◆ **Written problem**
Find each line containing the string "parts" and return it.

>> Begin Supplied material

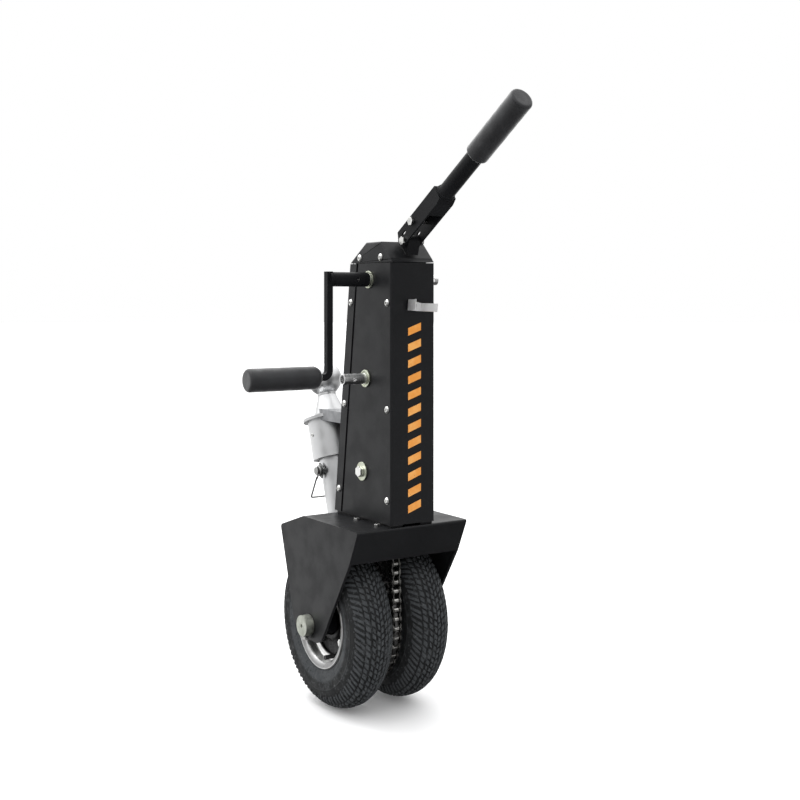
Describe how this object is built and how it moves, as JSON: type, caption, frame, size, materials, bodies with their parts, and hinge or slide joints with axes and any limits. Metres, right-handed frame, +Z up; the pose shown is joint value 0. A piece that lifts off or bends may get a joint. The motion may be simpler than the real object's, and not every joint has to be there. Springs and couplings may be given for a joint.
{
  "type": "trailer jack wheel",
  "caption": "Manual trailer dolly: chain-driven twin tyres under a folded fork, gear casing with crank shafts, leaning hitch-ball post and folding steering handle.",
  "frame": {"origin": "on the ground, under the middle of the wheel axle", "axes": "+Z up, +X along the wheel axle toward the side without the crank, the casing's front face toward -Y"},
  "size_m": [0.3124, 0.4906, 0.7984],
  "materials": {
    "black_coat": "satin powder coat",
    "zinc_fastener": "bright zinc plate",
    "olive_zinc": "yellow-green passivated zinc",
    "plain_steel": "satin",
    "shaft_steel": "drawn bar",
    "chain_steel": "oiled",
    "sprocket_steel": "oiled",
    "rim_steel": "zinc plate",
    "jack_alloy": "satin cast and turned",
    "spring_steel": "bright",
    "bush_brass": "satin",
    "stem_rubber": "matte",
    "tyre_rubber": "matte",
    "grip_foam": "matte foam",
    "decal": "printed"
  },
  "bodies": {
    "frame": {"fork": "black_coat", "stiffener": "black_coat", "fork_bolts": "zinc_fastener", "bearing_plate_left": "black_coat", "bearing_plate_right": "black_coat", "plate_spacers": "plain_steel", "front_cover": "black_coat", "rear_cover": "black_coat", "cover_screws": "zinc_fastener", "top_cap": "black_coat", "cap_screws": "zinc_fastener", "front_decal": "decal", "tool_clip": "spring_steel", "clip_rivet": "zinc_fastener", "handle_lug": "black_coat", "fold_bolt": "zinc_fastener", "shaft_bushes": "olive_zinc", "mid_bolt": "zinc_fastener", "mid_nut": "zinc_fastener", "mid_washers": "olive_zinc", "mid_sleeve": "plain_steel", "upper_chain": "chain_steel", "middle_chain": "chain_steel", "main_chain": "chain_steel", "axle_bushes": "bush_brass", "jack_tube": "jack_alloy", "jack_sleeve": "jack_alloy", "jack_bracket": "jack_alloy", "sleeve_screw": "zinc_fastener"},
    "wheels": {"axle": "shaft_steel", "axle_sprocket": "sprocket_steel", "axle_spacers": "plain_steel", "axle_collars": "rim_steel", "collar_screws": "zinc_fastener", "wheel_hubs": "sprocket_steel", "rim_left": "rim_steel", "rim_right": "rim_steel", "rim_bolts": "zinc_fastener", "valve_stems": "stem_rubber", "tyre_left": "tyre_rubber", "tyre_right": "tyre_rubber"},
    "mid_drive": {"mid_hub": "plain_steel", "mid_driven_sprocket": "sprocket_steel", "mid_driver_sprocket": "sprocket_steel"},
    "lower_drive": {"lower_shaft": "shaft_steel", "lower_driven_sprocket": "sprocket_steel", "lower_driver_sprocket": "sprocket_steel"},
    "upper_drive": {"upper_shaft": "shaft_steel", "upper_sprocket": "sprocket_steel"},
    "crank": {"crank_arm": "black_coat", "grip_washer": "zinc_fastener"},
    "hand_grip": {"crank_grip": "grip_foam"},
    "post": {"ball_post": "jack_alloy"},
    "pin": {"lock_pin": "plain_steel"},
    "bail": {"pin_bail": "plain_steel"},
    "handle": {"yoke": "black_coat", "yoke_bolt": "zinc_fastener", "handle_tube": "black_coat", "handle_grip": "grip_foam"}
  },
  "joints": [
    {"name": "wheel_spin", "type": "hinge", "parent": "frame", "child": "wheels", "pos_m": [0, 0, 0.116], "axis": [1, 0, 0], "continuous": true},
    {"name": "mid_spin", "type": "hinge", "parent": "frame", "child": "mid_drive", "pos_m": [0, -0.0525, 0.3255], "axis": [1, 0, 0], "continuous": true},
    {"name": "lower_shaft_spin", "type": "hinge", "parent": "frame", "child": "lower_drive", "pos_m": [0, -0.0615, 0.45], "axis": [1, 0, 0], "continuous": true},
    {"name": "upper_shaft_spin", "type": "hinge", "parent": "frame", "child": "upper_drive", "pos_m": [0, -0.0695, 0.5815], "axis": [1, 0, 0], "continuous": true},
    {"name": "crank_pull_off", "type": "slide", "parent": "upper_drive", "child": "crank", "axis": [-1, 0, 0], "range_m": [0, 0.06]},
    {"name": "crank_grip_spin", "type": "hinge", "parent": "crank", "child": "hand_grip", "pos_m": [-0.16, -0.0695, 0.4543], "axis": [1, 0, 0], "continuous": true},
    {"name": "ball_post_lift", "type": "slide", "parent": "frame", "child": "post", "axis": [0, 0.309, 0.9511], "range_m": [0, 0.045]},
    {"name": "lock_pin_pull", "type": "slide", "parent": "frame", "child": "pin", "axis": [-1, 0, 0], "range_m": [0, 0.075]},
    {"name": "bail_swing", "type": "hinge", "parent": "pin", "child": "bail", "pos_m": [-0.033, 0.06909, 0.31106], "axis": [1, 0, 0], "range_deg": [0, 60]},
    {"name": "handle_fold", "type": "hinge", "parent": "frame", "child": "handle", "pos_m": [0, -0.119, 0.6315], "axis": [1, 0, 0], "range_deg": [-25, 90]}
  ],
  "couplings": [
    {"joint": "mid_spin", "follows": "wheel_spin", "ratio": 3.3333},
    {"joint": "lower_shaft_spin", "follows": "wheel_spin", "ratio": 5.5556},
    {"joint": "upper_shaft_spin", "follows": "wheel_spin", "ratio": 9.2593}
  ]
}
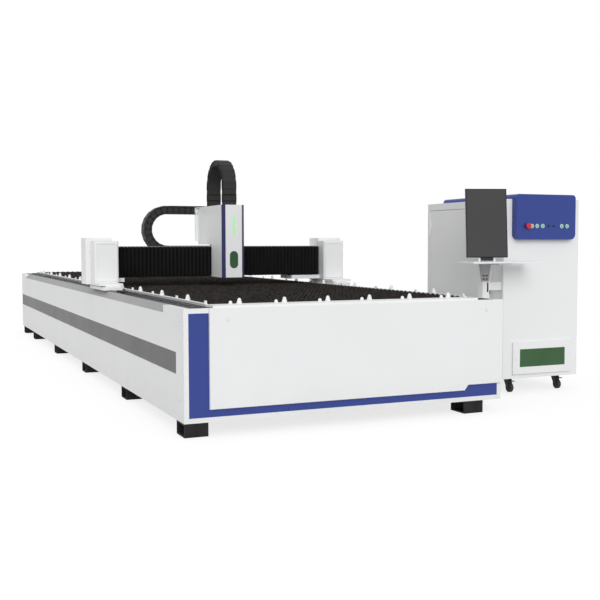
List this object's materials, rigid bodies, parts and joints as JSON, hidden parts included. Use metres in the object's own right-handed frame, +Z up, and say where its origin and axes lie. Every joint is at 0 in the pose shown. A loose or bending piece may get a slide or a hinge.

>> End Supplied material

◆ **Worked solution**
Describe how this object is built and how it moves, as JSON: type, caption, frame, size, materials, bodies with their parts, and hinge or slide joints with axes and any limits. Metres, right-handed frame, +Z up; the pose shown is joint value 0. A piece that lifts off or bends may get a joint. The motion may be simpler than the real object's, and not every joint has to be there. Springs and couplings may be given for a joint.
List this object's materials, rigid bodies, parts and joints as JSON, hidden parts included. Use metres in the object's own right-handed frame, +Z up, and say where its origin and axes lie. Every joint is at 0 in the pose shown. A loose or bending piece may get a slide or a hinge.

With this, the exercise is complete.